* _WORK REQUIRED_:
Write out the data below in full. Keep it exact.

* _EXTRACTED RECORDS_:
════════
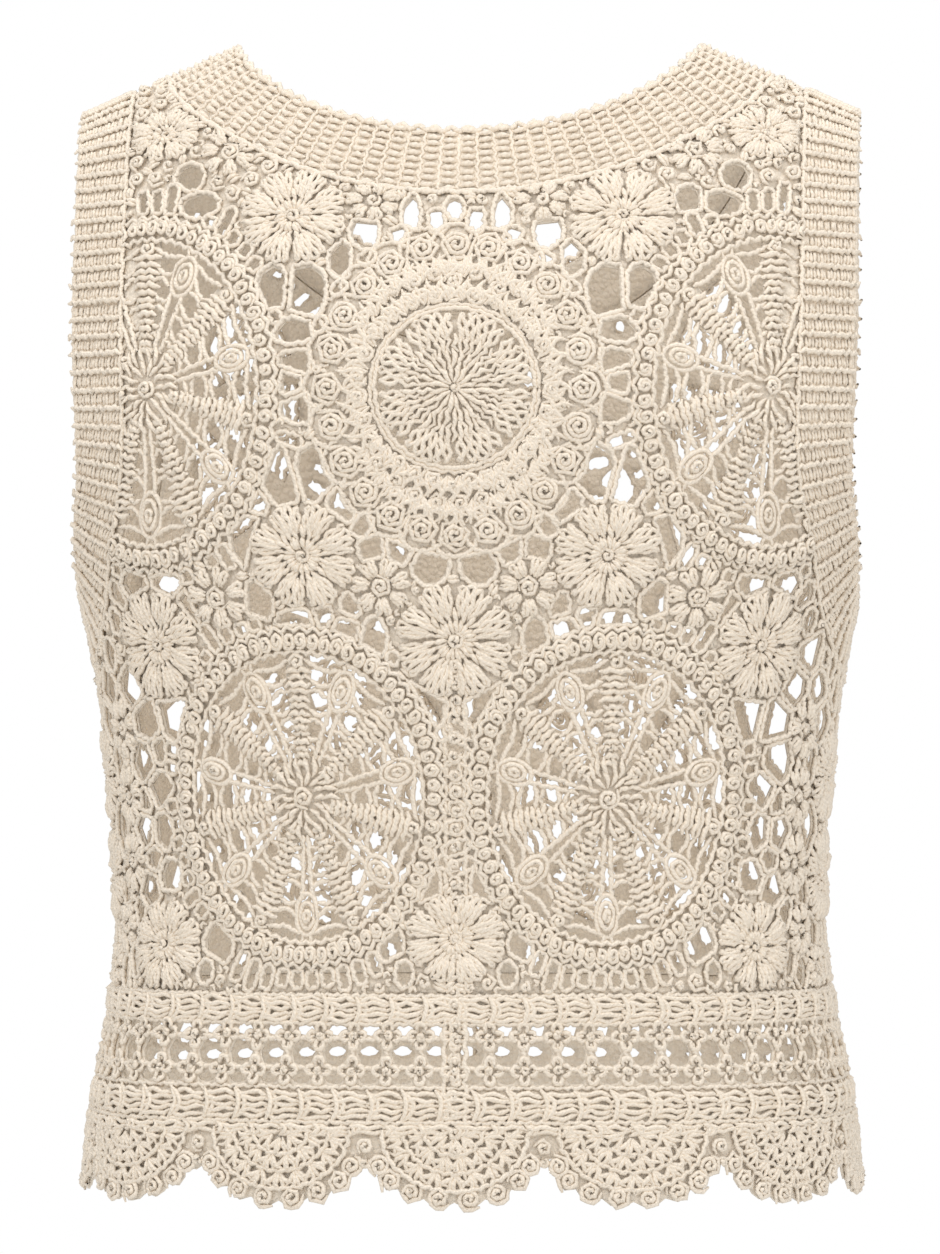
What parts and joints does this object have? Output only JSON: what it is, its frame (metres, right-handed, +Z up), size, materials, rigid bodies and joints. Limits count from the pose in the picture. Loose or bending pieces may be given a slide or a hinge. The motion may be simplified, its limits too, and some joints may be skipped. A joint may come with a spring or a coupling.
{
  "type": "crocheted lace sweater vest",
  "caption": "Cropped sleeveless crochet lace vest, worn and hollow, with ribbed neck and arm bands, wheel and flower motifs and a scalloped hem.",
  "frame": {"origin": "midway between the two neck-side shoulder points, on the shoulder line that the wearer's shoulders hold up", "axes": "+Z up, +X towards the wearer's right, +Y the way the wearer faces, so the back of the vest faces -Y"},
  "size_m": [0.3318, 0.2225, 0.4872],
  "materials": {
    "lace_cotton": "matte undyed crochet cotton yarn, openwork motifs",
    "rib_cotton": "matte undyed crochet cotton yarn, close ribbed bands"
  },
  "bodies": {
    "root": {"back_lace": "lace_cotton", "front_lace": "lace_cotton", "neckband": "rib_cotton", "armband_right": "rib_cotton", "armband_left": "rib_cotton", "hem_back": "lace_cotton", "hem_front": "lace_cotton"}
  },
  "joints": []
}
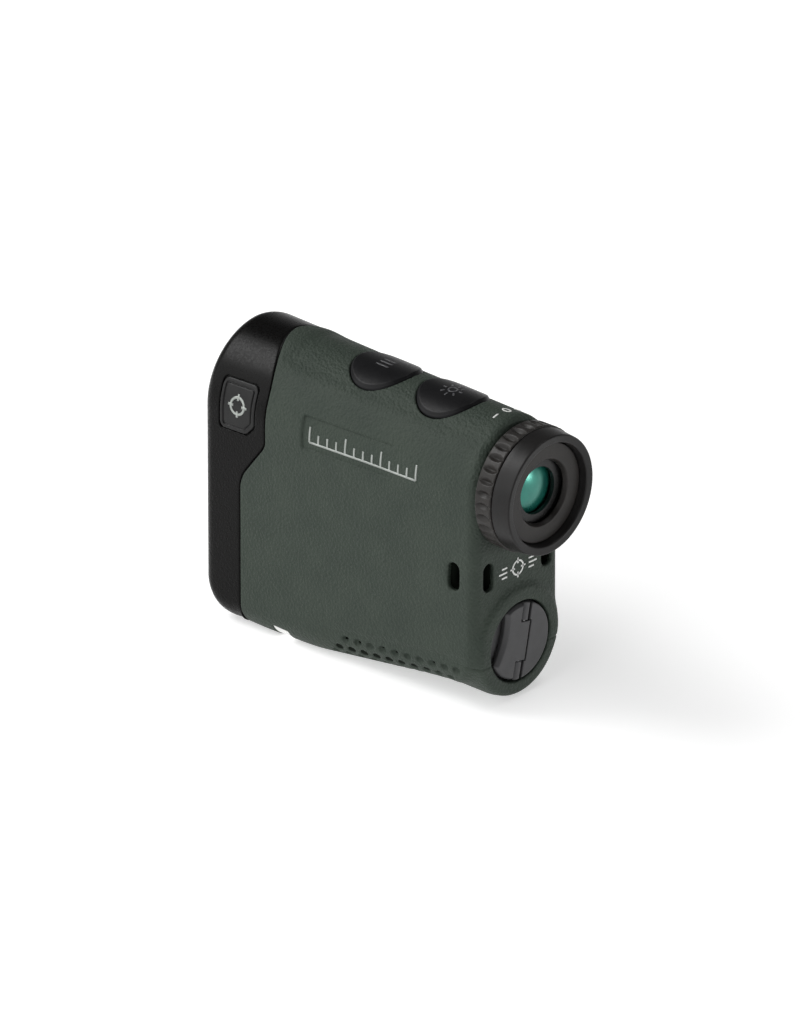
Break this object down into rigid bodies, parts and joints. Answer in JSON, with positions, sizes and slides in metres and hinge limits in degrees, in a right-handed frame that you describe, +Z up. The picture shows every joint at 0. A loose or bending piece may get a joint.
════════
* _EXERCISE RESPONSE_:
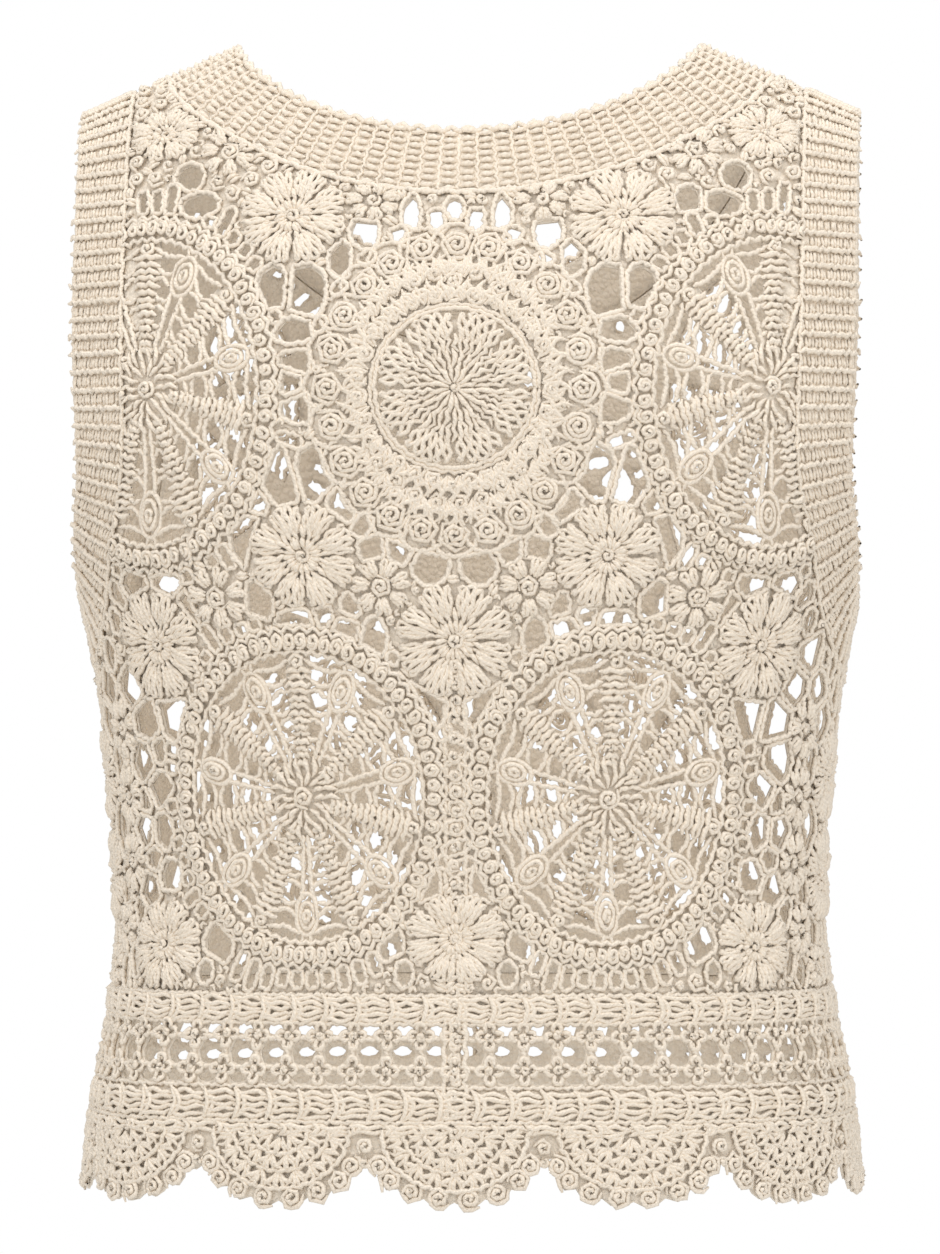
What parts and joints does this object have? Output only JSON: what it is, its frame (metres, right-handed, +Z up), size, materials, rigid bodies and joints. Limits count from the pose in the picture. Loose or bending pieces may be given a slide or a hinge. The motion may be simplified, its limits too, and some joints may be skipped. A joint may come with a spring or a coupling.
{
  "type": "crocheted lace sweater vest",
  "caption": "Cropped sleeveless crochet lace vest, worn and hollow, with ribbed neck and arm bands, wheel and flower motifs and a scalloped hem.",
  "frame": {"origin": "midway between the two neck-side shoulder points, on the shoulder line that the wearer's shoulders hold up", "axes": "+Z up, +X towards the wearer's right, +Y the way the wearer faces, so the back of the vest faces -Y"},
  "size_m": [0.3318, 0.2225, 0.4872],
  "materials": {
    "lace_cotton": "matte undyed crochet cotton yarn, openwork motifs",
    "rib_cotton": "matte undyed crochet cotton yarn, close ribbed bands"
  },
  "bodies": {
    "root": {"back_lace": "lace_cotton", "front_lace": "lace_cotton", "neckband": "rib_cotton", "armband_right": "rib_cotton", "armband_left": "rib_cotton", "hem_back": "lace_cotton", "hem_front": "lace_cotton"}
  },
  "joints": []
}
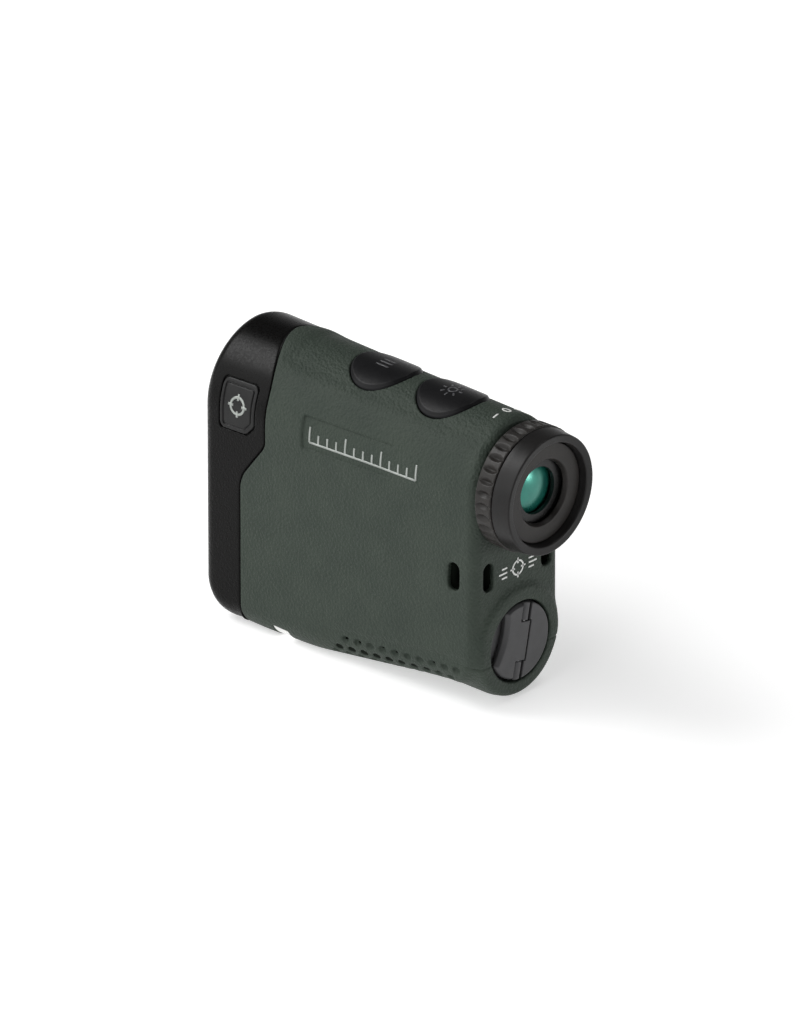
Break this object down into rigid bodies, parts and joints. Answer in JSON, with positions, sizes and slides in metres and hinge limits in degrees, in a right-handed frame that you describe, +Z up. The picture shows every joint at 0. A loose or bending piece may get a joint.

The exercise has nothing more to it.